**Instructions for the task**: All of the entries need to be written out again, exactly as they are.
== Records to use ==
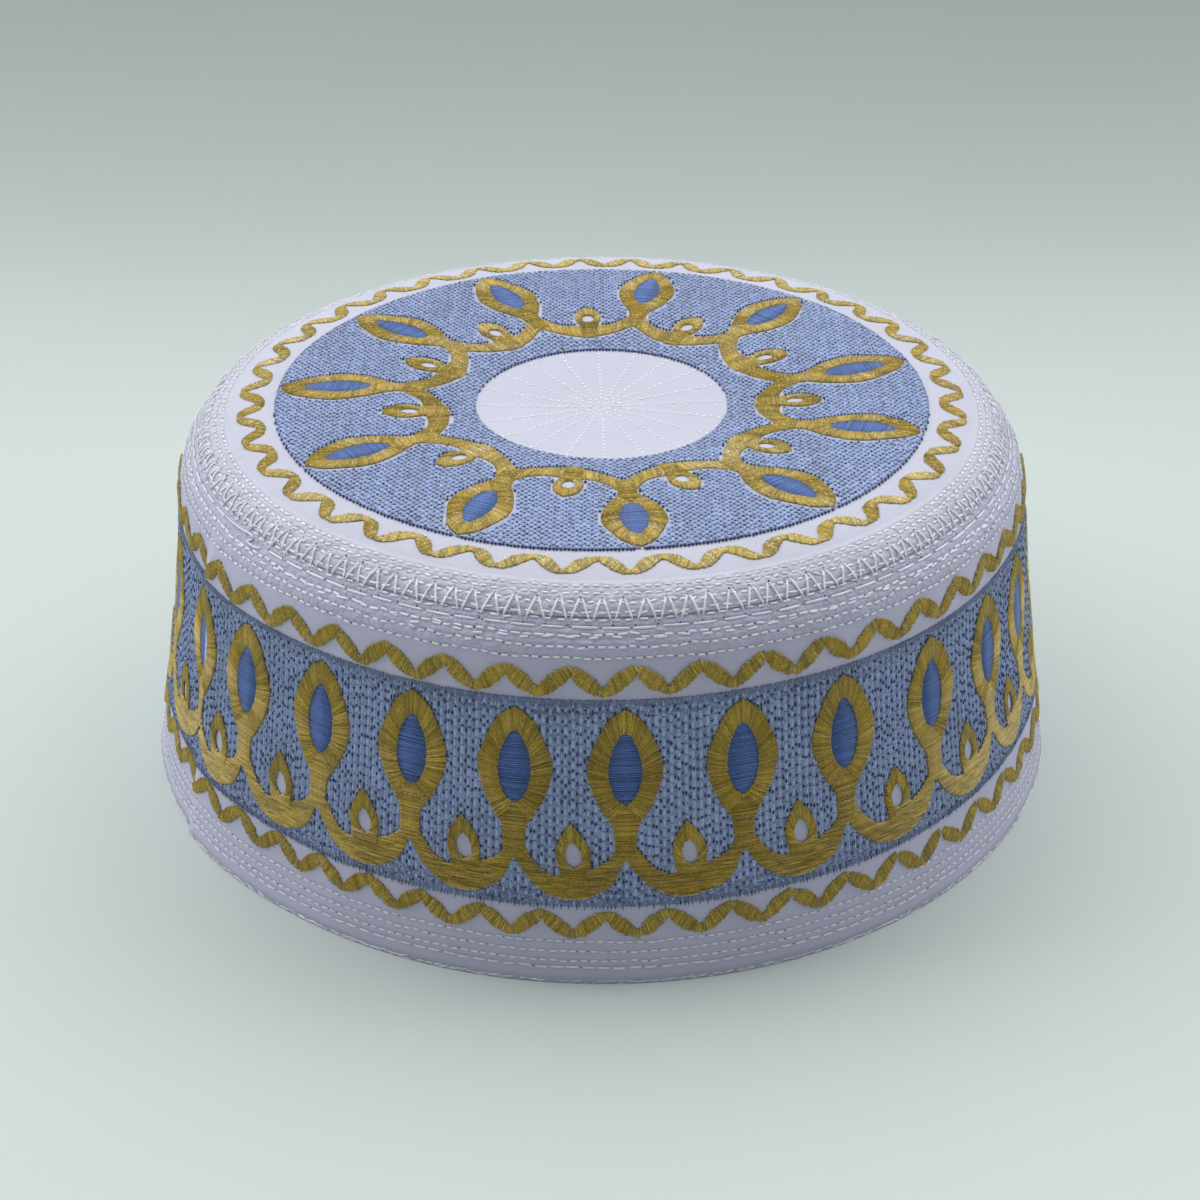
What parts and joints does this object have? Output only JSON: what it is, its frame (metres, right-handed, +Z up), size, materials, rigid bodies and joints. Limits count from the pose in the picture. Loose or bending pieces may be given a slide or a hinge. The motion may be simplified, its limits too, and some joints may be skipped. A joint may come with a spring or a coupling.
{
  "type": "embroidered cap",
  "caption": "Round flat-topped cloth cap: a dished crown sewn over a tall leaning side band, open below for the head, with satin embroidery and quilting rows.",
  "frame": {"origin": "on the surface that the cap rests on, at the middle of its open lower edge", "axes": "+Z up from the lower edge to the crown; the front of the cap faces -Y; +X to the wearer's left as seen from the front"},
  "size_m": [0.185, 0.185, 0.0719],
  "materials": {
    "crown_cotton": "matt white cotton, plain weave",
    "band_cotton": "matt white cotton, plain weave, quilted",
    "gold_thread": "glossy olive gold embroidery thread, satin stitch",
    "blue_thread": "cornflower blue embroidery thread, running and satin stitch",
    "white_thread": "glossy white sewing thread"
  },
  "bodies": {
    "root": {"crown": "crown_cotton", "side_band": "band_cotton"}
  },
  "joints": []
}
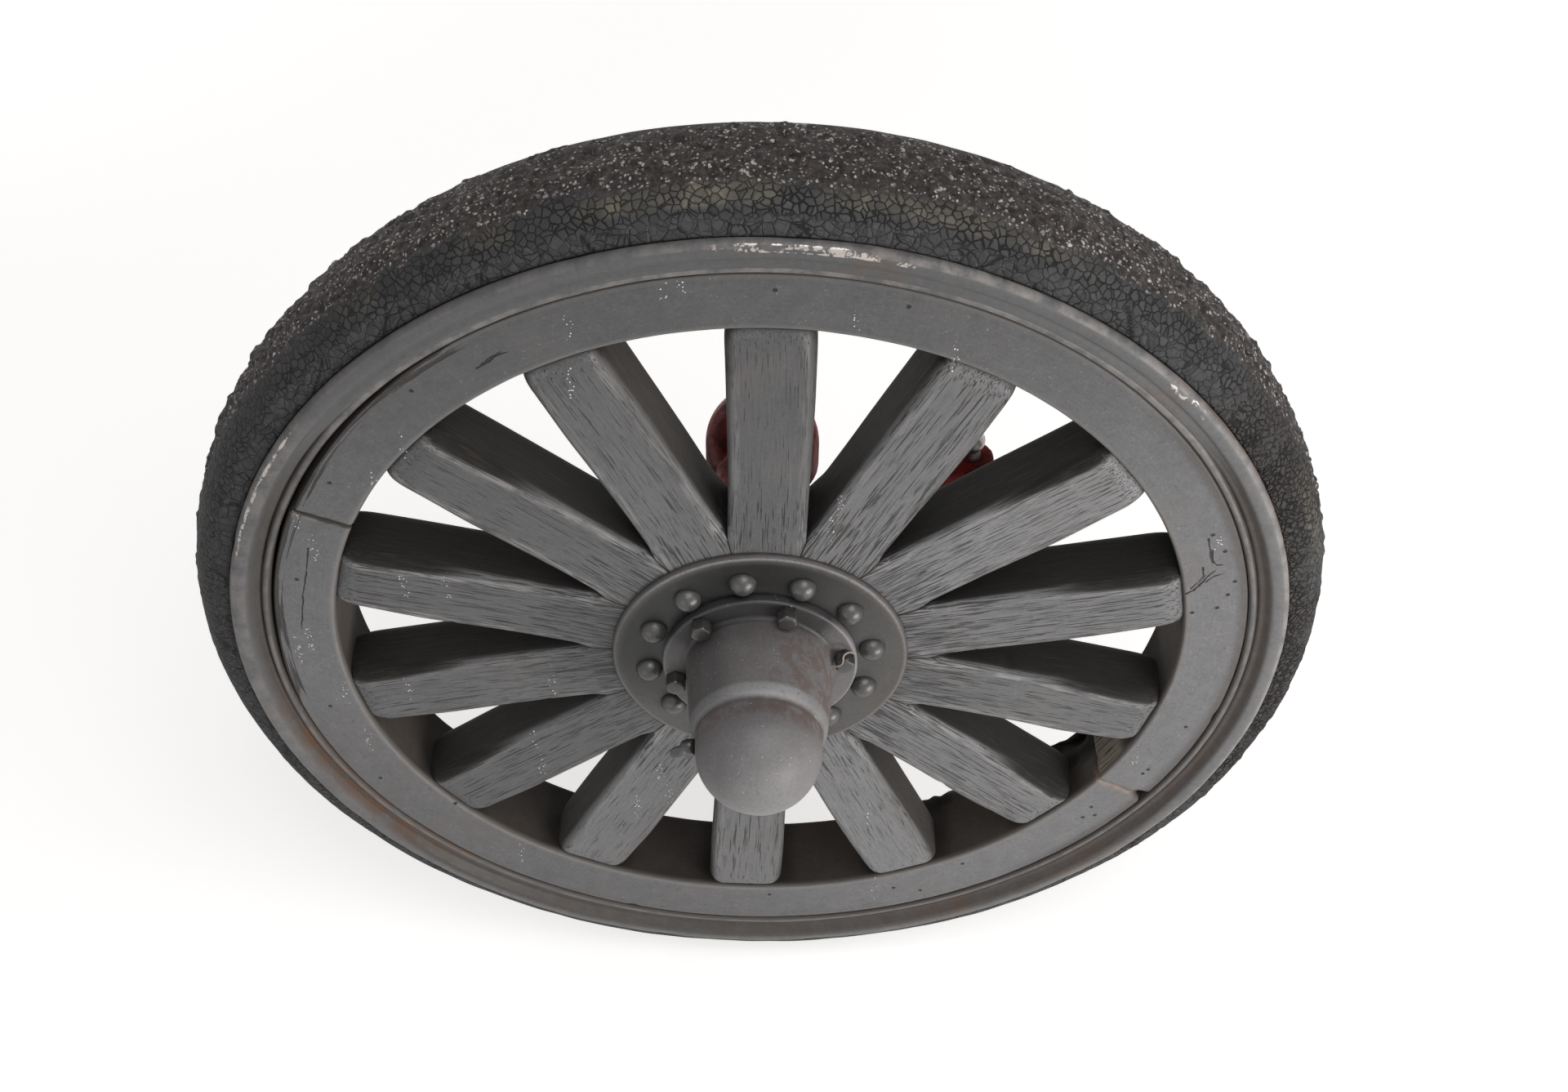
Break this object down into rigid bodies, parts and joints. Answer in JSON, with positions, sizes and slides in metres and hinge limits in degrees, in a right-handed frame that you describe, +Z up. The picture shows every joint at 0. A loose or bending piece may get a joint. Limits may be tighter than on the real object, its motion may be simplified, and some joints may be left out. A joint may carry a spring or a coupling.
{
  "type": "antique delivery truck front wheel with steering knuckle",
  "caption": "Wooden-spoked front wheel of an old delivery truck with a solid rubber tyre, free to spin on a steering knuckle with a tie-rod arm.",
  "frame": {"origin": "on the kingpin axis, level with the spindle axis", "axes": "+Z up along the kingpin, -Y outboard along the spindle, -X towards the front of the truck"},
  "size_m": [0.9077, 0.3765, 0.9078],
  "materials": {
    "tyre": "perished charcoal rubber, cracked into small plates at its side and crumbled, with pale grit, at its tread",
    "rim": "grey paint on iron, brown with rust in its hollow and scraped on its lip",
    "felloe": "weathered grey paint on bent wood, cracked, chipped and dotted with white paint",
    "spoke": "weathered grey paint over open oak grain, dark brown on the sides",
    "hub": "dark grey paint with brown rust showing through",
    "bolts": "dark grey paint, rusty on the small heads",
    "knuckle": "dark red paint with grease and small chips"
  },
  "bodies": {
    "knuckle_body": {"knuckle": "knuckle", "tie_rod_arm": "knuckle", "arm_nut": "knuckle", "ball_stud": "knuckle", "upper_boss": "knuckle", "lower_boss": "knuckle"},
    "wheel": {"cap_bolts": "bolts", "felloe_band": "rim", "felloe_lower": "felloe", "felloe_upper": "felloe", "flange_bolts": "bolts", "hub": "hub", "hub_cap": "hub", "hub_plate": "hub", "rim": "rim", "spoke_01": "spoke", "spoke_02": "spoke", "spoke_03": "spoke", "spoke_04": "spoke", "spoke_05": "spoke", "spoke_06": "spoke", "spoke_07": "spoke", "spoke_08": "spoke", "spoke_09": "spoke", "spoke_10": "spoke", "spoke_11": "spoke", "spoke_12": "spoke", "spoke_13": "spoke", "spoke_14": "spoke", "tyre": "tyre"}
  },
  "joints": [
    {"name": "wheel_spin", "type": "hinge", "parent": "knuckle_body", "child": "wheel", "pos_m": [0, -0.14, 0], "axis": [0, 1, 0], "continuous": true}
  ]
}
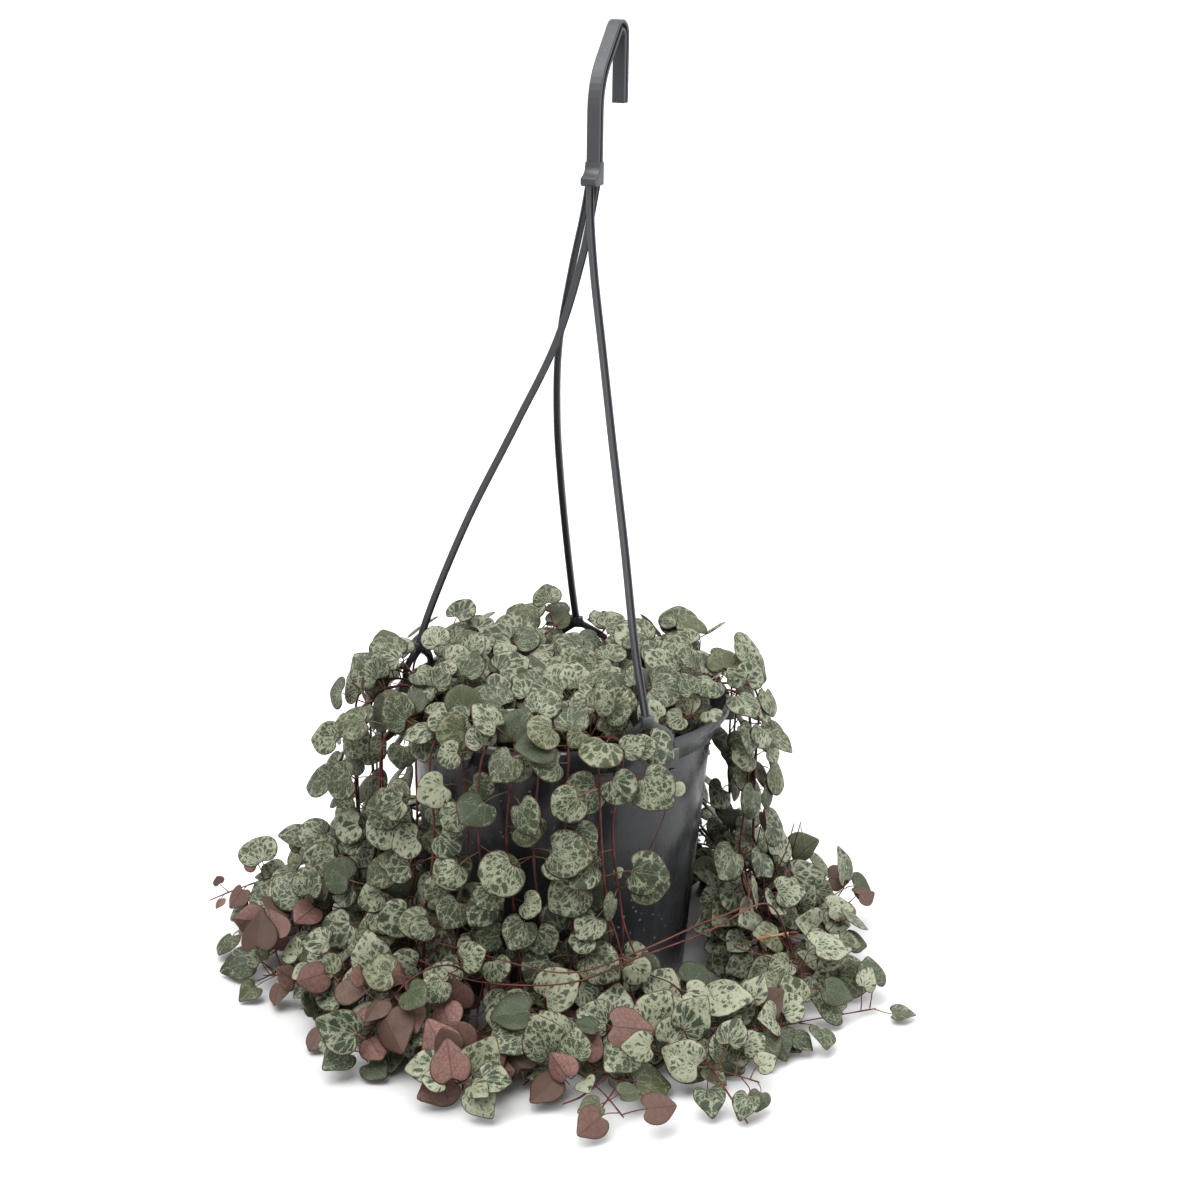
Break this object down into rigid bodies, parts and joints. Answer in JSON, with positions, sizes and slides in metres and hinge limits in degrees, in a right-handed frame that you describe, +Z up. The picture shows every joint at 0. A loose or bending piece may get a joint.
===
**Answer to this exercise**:
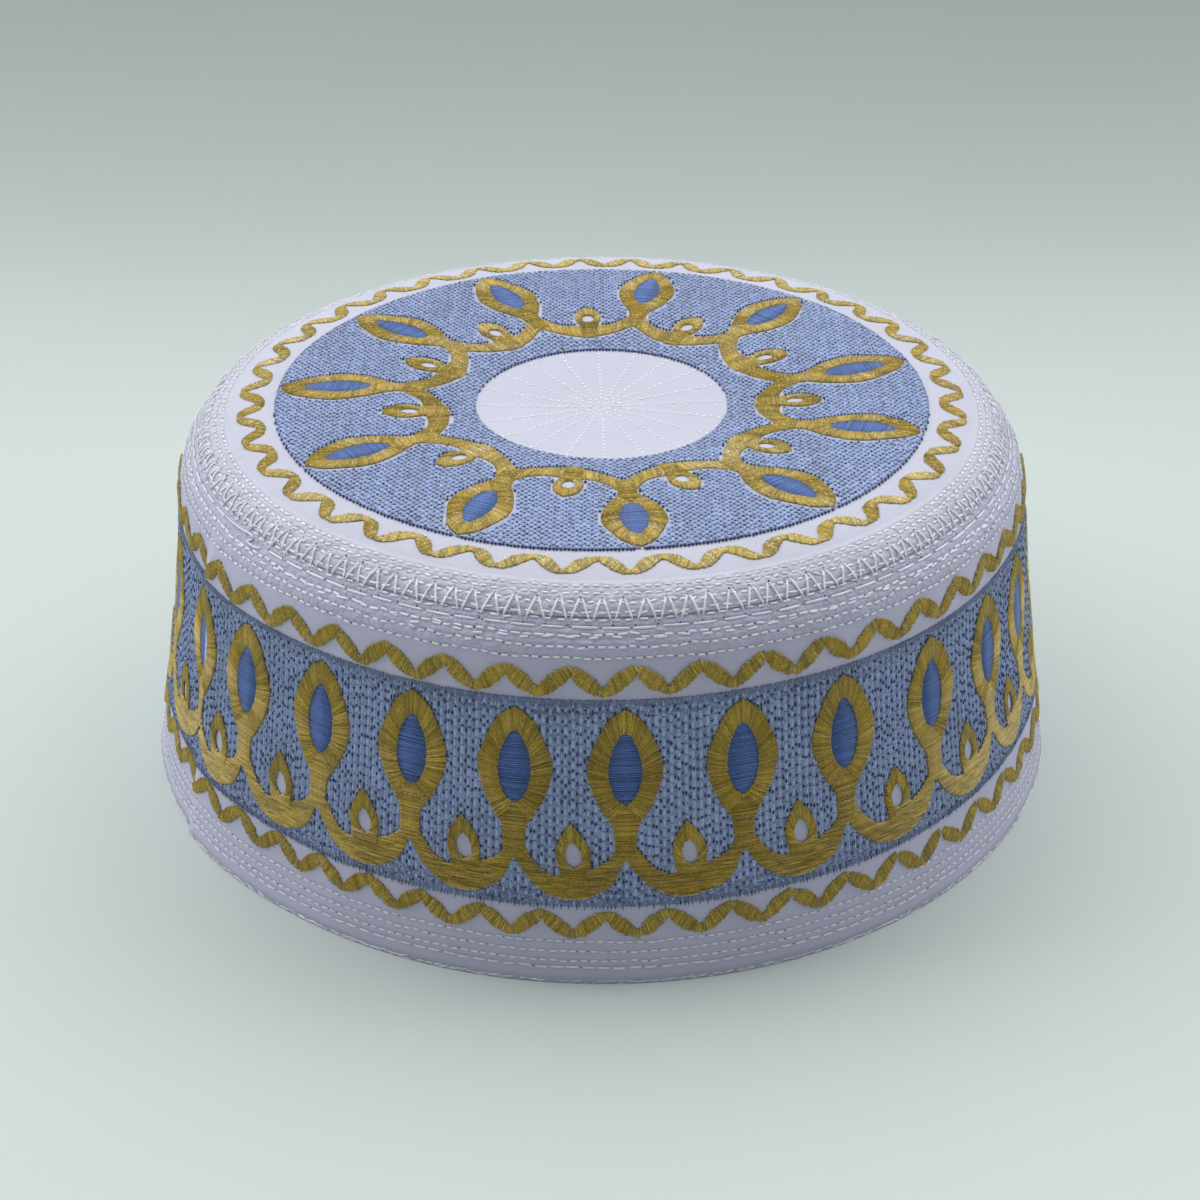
What parts and joints does this object have? Output only JSON: what it is, its frame (metres, right-handed, +Z up), size, materials, rigid bodies and joints. Limits count from the pose in the picture. Loose or bending pieces may be given a slide or a hinge. The motion may be simplified, its limits too, and some joints may be skipped. A joint may come with a spring or a coupling.
{
  "type": "embroidered cap",
  "caption": "Round flat-topped cloth cap: a dished crown sewn over a tall leaning side band, open below for the head, with satin embroidery and quilting rows.",
  "frame": {"origin": "on the surface that the cap rests on, at the middle of its open lower edge", "axes": "+Z up from the lower edge to the crown; the front of the cap faces -Y; +X to the wearer's left as seen from the front"},
  "size_m": [0.185, 0.185, 0.0719],
  "materials": {
    "crown_cotton": "matt white cotton, plain weave",
    "band_cotton": "matt white cotton, plain weave, quilted",
    "gold_thread": "glossy olive gold embroidery thread, satin stitch",
    "blue_thread": "cornflower blue embroidery thread, running and satin stitch",
    "white_thread": "glossy white sewing thread"
  },
  "bodies": {
    "root": {"crown": "crown_cotton", "side_band": "band_cotton"}
  },
  "joints": []
}
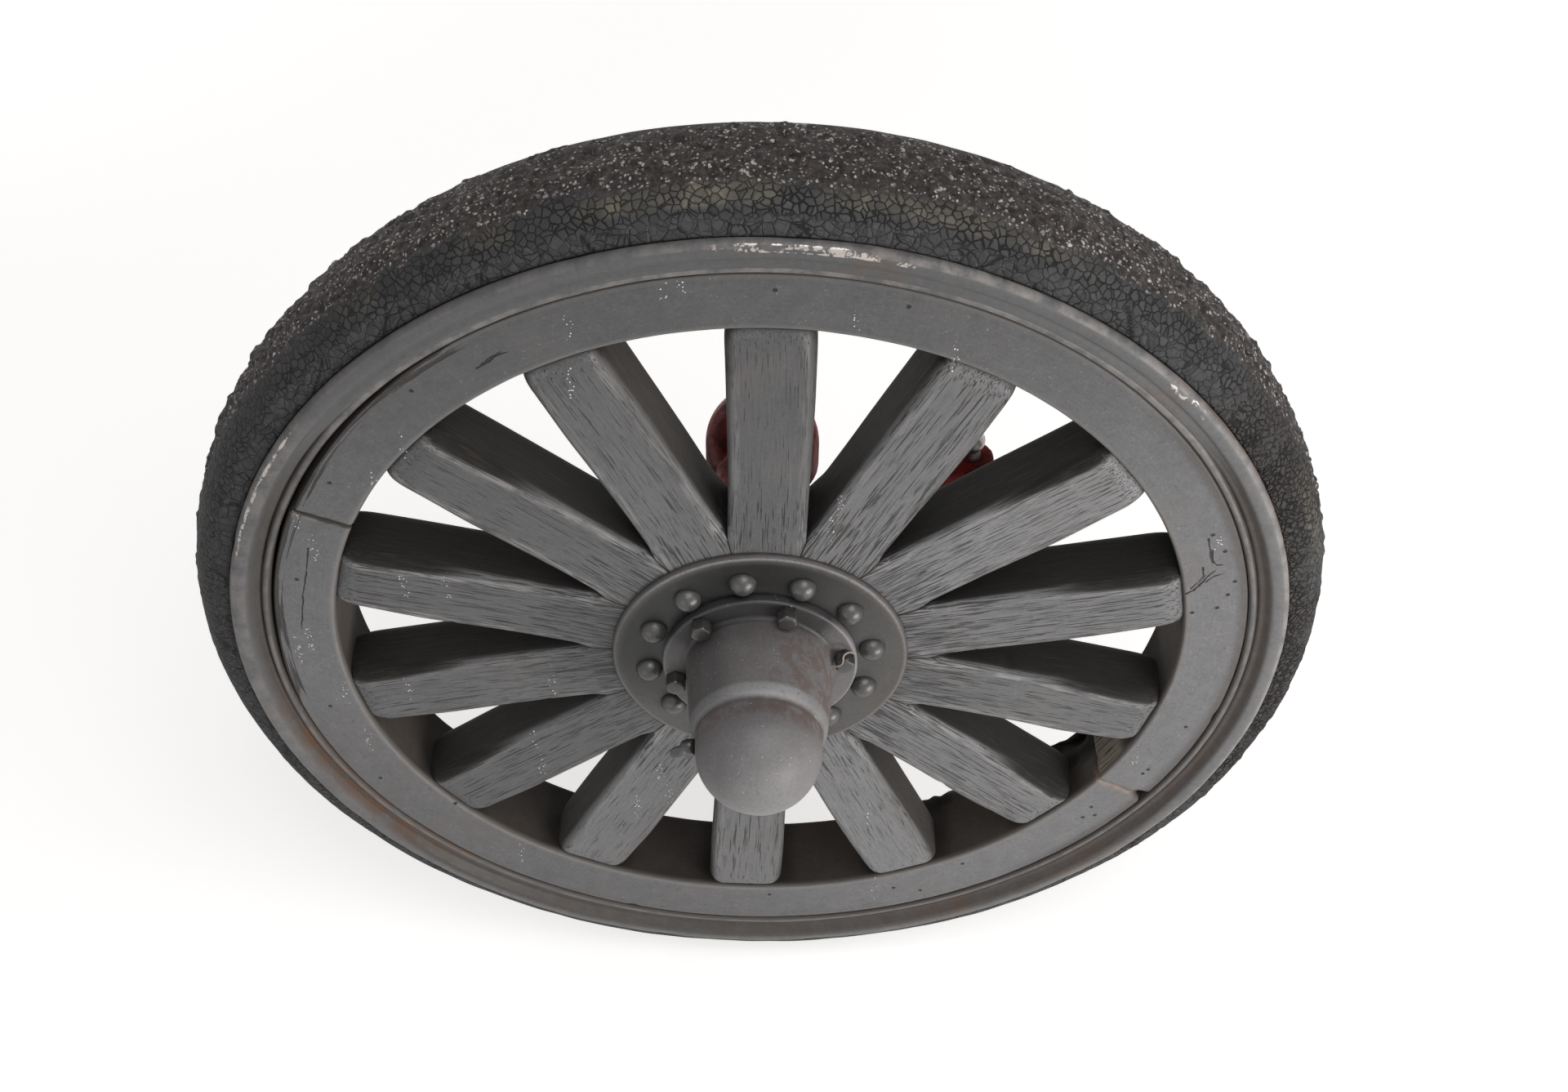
Break this object down into rigid bodies, parts and joints. Answer in JSON, with positions, sizes and slides in metres and hinge limits in degrees, in a right-handed frame that you describe, +Z up. The picture shows every joint at 0. A loose or bending piece may get a joint. Limits may be tighter than on the real object, its motion may be simplified, and some joints may be left out. A joint may carry a spring or a coupling.
{
  "type": "antique delivery truck front wheel with steering knuckle",
  "caption": "Wooden-spoked front wheel of an old delivery truck with a solid rubber tyre, free to spin on a steering knuckle with a tie-rod arm.",
  "frame": {"origin": "on the kingpin axis, level with the spindle axis", "axes": "+Z up along the kingpin, -Y outboard along the spindle, -X towards the front of the truck"},
  "size_m": [0.9077, 0.3765, 0.9078],
  "materials": {
    "tyre": "perished charcoal rubber, cracked into small plates at its side and crumbled, with pale grit, at its tread",
    "rim": "grey paint on iron, brown with rust in its hollow and scraped on its lip",
    "felloe": "weathered grey paint on bent wood, cracked, chipped and dotted with white paint",
    "spoke": "weathered grey paint over open oak grain, dark brown on the sides",
    "hub": "dark grey paint with brown rust showing through",
    "bolts": "dark grey paint, rusty on the small heads",
    "knuckle": "dark red paint with grease and small chips"
  },
  "bodies": {
    "knuckle_body": {"knuckle": "knuckle", "tie_rod_arm": "knuckle", "arm_nut": "knuckle", "ball_stud": "knuckle", "upper_boss": "knuckle", "lower_boss": "knuckle"},
    "wheel": {"cap_bolts": "bolts", "felloe_band": "rim", "felloe_lower": "felloe", "felloe_upper": "felloe", "flange_bolts": "bolts", "hub": "hub", "hub_cap": "hub", "hub_plate": "hub", "rim": "rim", "spoke_01": "spoke", "spoke_02": "spoke", "spoke_03": "spoke", "spoke_04": "spoke", "spoke_05": "spoke", "spoke_06": "spoke", "spoke_07": "spoke", "spoke_08": "spoke", "spoke_09": "spoke", "spoke_10": "spoke", "spoke_11": "spoke", "spoke_12": "spoke", "spoke_13": "spoke", "spoke_14": "spoke", "tyre": "tyre"}
  },
  "joints": [
    {"name": "wheel_spin", "type": "hinge", "parent": "knuckle_body", "child": "wheel", "pos_m": [0, -0.14, 0], "axis": [0, 1, 0], "continuous": true}
  ]
}
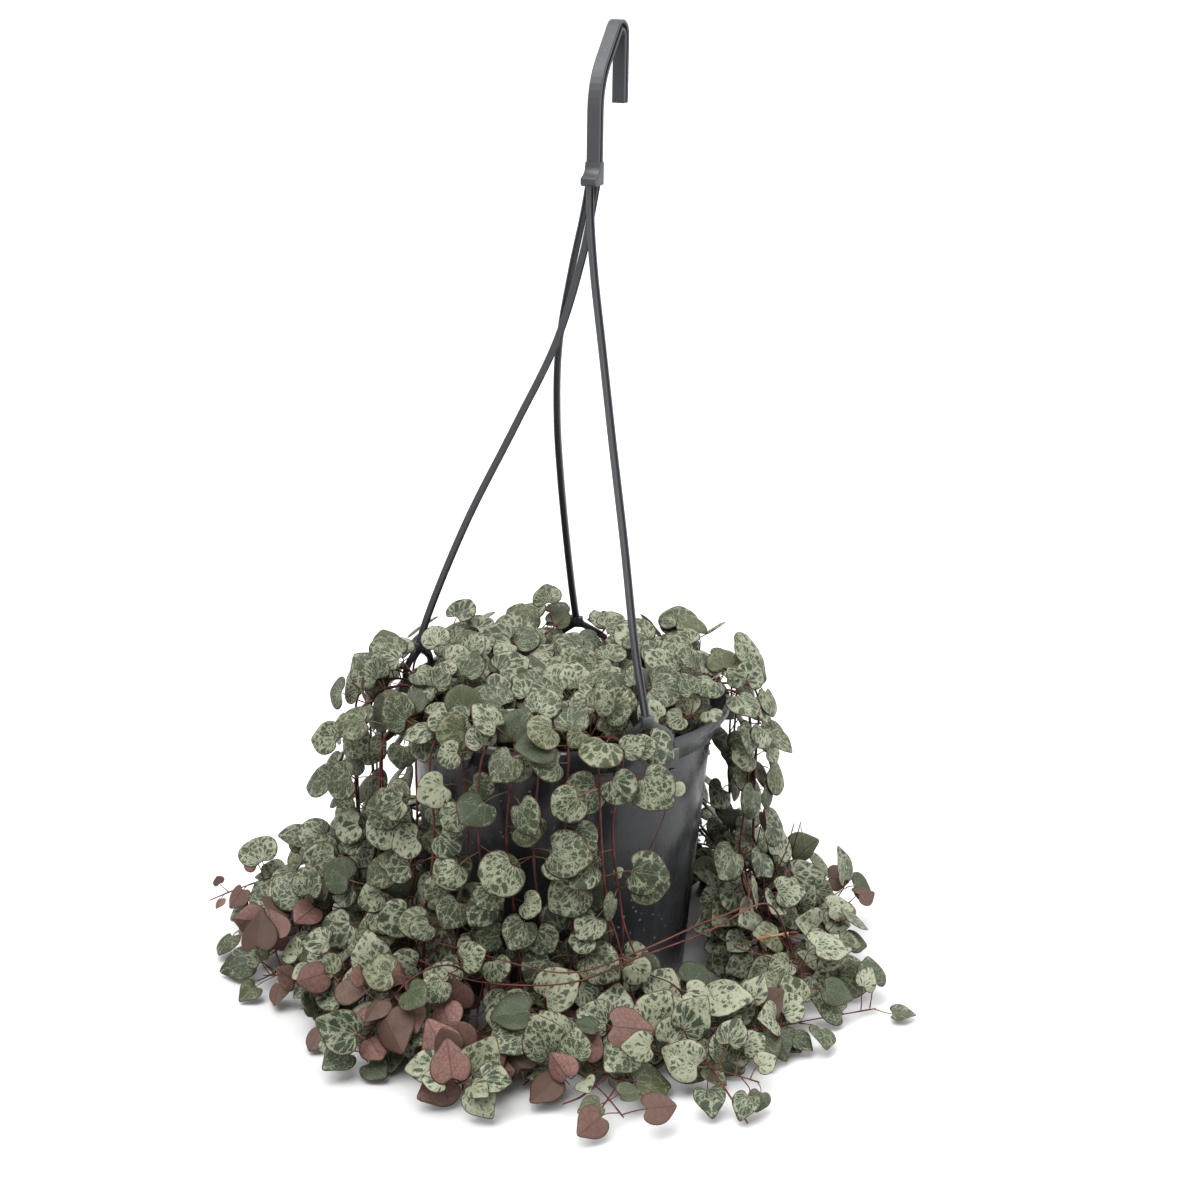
Break this object down into rigid bodies, parts and joints. Answer in JSON, with positions, sizes and slides in metres and hinge limits in degrees, in a right-handed frame that you describe, +Z up. The picture shows every joint at 0. A loose or bending piece may get a joint.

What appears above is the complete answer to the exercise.